La
implacable carrera de Isabel hacia el poder estuvo jalonada por una
serie de muertes inesperadas y siempre rodeadas por las insidiosas
sombras de la sospecha.
Símbolo
de toda la época, el veneno se cierne sobre una trayectoria personal
tantas veces mitificada. El gran interrogante lo ponía, en cada
caso, el hecho de que quienes morían eran escollos en su imparable
ascenso.

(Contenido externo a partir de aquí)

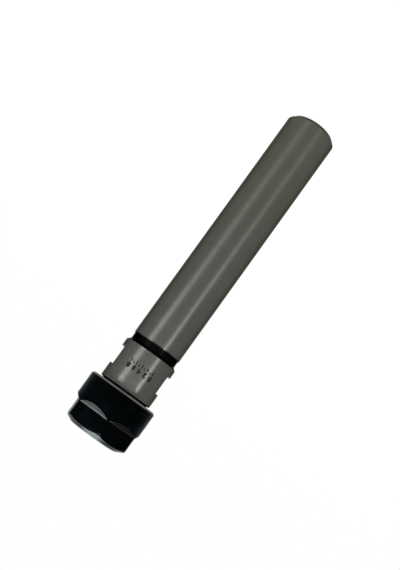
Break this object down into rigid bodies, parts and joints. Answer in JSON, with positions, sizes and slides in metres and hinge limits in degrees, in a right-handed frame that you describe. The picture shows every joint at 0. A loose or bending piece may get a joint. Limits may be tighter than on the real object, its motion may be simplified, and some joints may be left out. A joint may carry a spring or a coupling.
{
  "type": "collet chuck holder",
  "caption": "Straight round shank tool holder with a hexagon clamping nut that presses a slotted spring collet into a taper seat.",
  "frame": {"origin": "centre of the shank's end face, which the part stands on", "axes": "+Z along the axis from the shank to the nut; -Y is the side of the collar with the marking; the two spanner flats face +X and -X"},
  "size_m": [0.028, 0.028, 0.1402],
  "materials": {
    "ground_steel": "hardened steel, ground round the shank and collar, black in the relief groove",
    "blackened_steel": "smooth black oxide with a soft sheen",
    "collet_steel": "bright fine ground spring steel"
  },
  "bodies": {
    "chuck_body": {"chuck_body": "ground_steel"},
    "collet": {"collet": "collet_steel"},
    "clamping_nut": {"clamping_nut": "blackened_steel"}
  },
  "joints": [
    {"name": "collet_draw", "type": "slide", "parent": "chuck_body", "child": "collet", "axis": [0, 0, 1], "range_m": [0, 0.0091]},
    {"name": "nut_turn", "type": "hinge", "parent": "collet", "child": "clamping_nut", "pos_m": [0, 0, 0.1303], "axis": [0, 0, 1], "range_deg": [0, 2160]}
  ],
  "couplings": [
    {"joint": "collet_draw", "follows": "nut_turn", "m_per_rad": 0.00023873}
  ]
}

Fue Pedro Girón, maestre de Calatrava y uno de los más
turbulentos personajes del momento, el primero de estos
providenciales muertos.
Pactado
con Enrique IV, su matrimonio con Isabel era rechazado por los
partidarios de ésta y prácticamente en vísperas de la boda, en
mayo de 1466, moría de repente en muy discutidas circunstancias. El
segundo fue el infante Alfonso, el que había sido proclamado rey en
la Farsa de Ávila y que murió inesperadamente, en julio de 1468,
tras haber cenado unas truchas que despertaron todas las suspicacias.
Ya
solamente quedaba el último obstáculo, que desapareció en
diciembre de 1474 al morir en Madrid Enrique IV. Lo repentino de su
fallecimiento también levantó multitud de oscuras suposiciones.
Como en los otros casos, nada se hizo por investigar los hechos. Los
millares de muertos anónimos de la guerra que la flamante reina
abría entonces ya no iban a ser obstáculo alguno para su empeño.